Lara Verheyen

Lara Verheyen

Vrije Universiteit Brussel

Lara Verheyen studied the Master of Linguistics at KU Leuven (Belgium). After graduation in 2018, she completed an Advanced Master in Artificial Intelligence with a specialization in Speech and Language Technology. Currently, Lara is a PhD student at the Artificial Intelligence Laboratory at the Vrije Universiteit Brussel (VUB) under the supervision of Prof. Dr. Katrien Beuls. Her PhD research focusses on building truly intelligent systems that interact with humans about their shared environment. Specifically, the goal of these systems is to hold coherent and meaningful conversations with humans. To achieve this, these systems build up knowledge during the conversation and ground the conversation in the shared environment and the acquired knowledge. Lara is particularly interested in operationalizing these systems through a hybrid approach that combines symbolic and subsymbolic techniques.

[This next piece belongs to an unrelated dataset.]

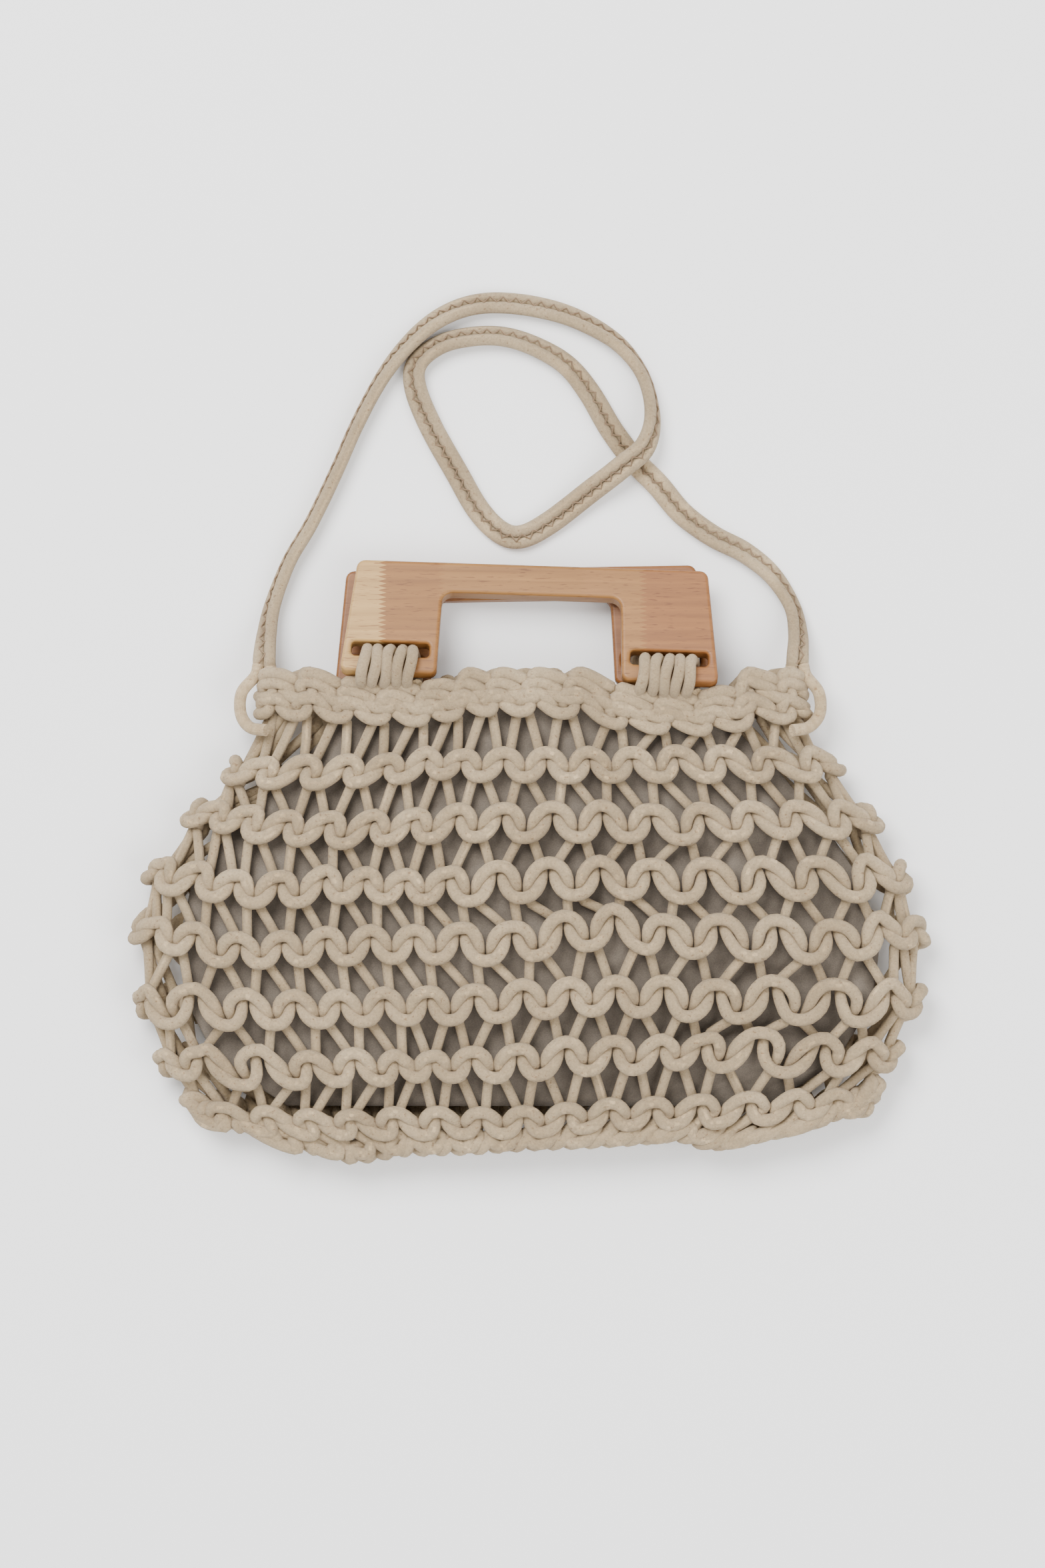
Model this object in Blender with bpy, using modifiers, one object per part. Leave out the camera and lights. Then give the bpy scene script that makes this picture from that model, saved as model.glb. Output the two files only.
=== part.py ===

A hybrid visual dialog agent

Holding a coherent, meaningful and multi-turn conversation with a human interlocutor is one of the main challenges of current intelligent agents. Especially when conversations span multiple turns, agents lack the capabilities to remember what has been said and to ground their answers in the conversational context.If we want truly intelligent agents that can communicate with humans about their environment, these agents need to possess certain cognitive capabilities. They must be able to perceive and categorize the world, to understand and produce utterances and possess sufficient reasoning skills to integrate these sources of information.In this talk, I present a novel methodology that allows an intelligent agent to hold multi-turn, coherent conversations with humans. Concretely, the agent maps utterances to a representation of their meaning. This semantic representation consists of the reasoning operations that are required to understand the utterance in terms of the environment and the discourse context. These reasoning operations are executed in a hybrid way; those related to discourse understanding are executed symbolically, whereas those that interact with the environment are executed subsymbolically. To keep track of what has been said, the agent possesses over a conversation memory, which is a representation of the conversational context. After each turn in the conversation, the conversation memory is updated with necessary information.The proposed intelligent agent is validated through the task of visual dialog. The visual dialog task consists of modelling an agent that can answer a series of questions about an image. The agent requires both the image and the conversational context to answer these questions correctly. Applied to two benchmark datasets, namely MNIST dialog and CLEVR dialog, the agent achieves an accuracy of 97.18% and 95.94%, respectively. The methodology proposed in this talk paves the way for intelligent agents that hold coherent and multi-turn conversations with humans. Moreover, the applied technologies ensure that the system is explainable and interpretable by design.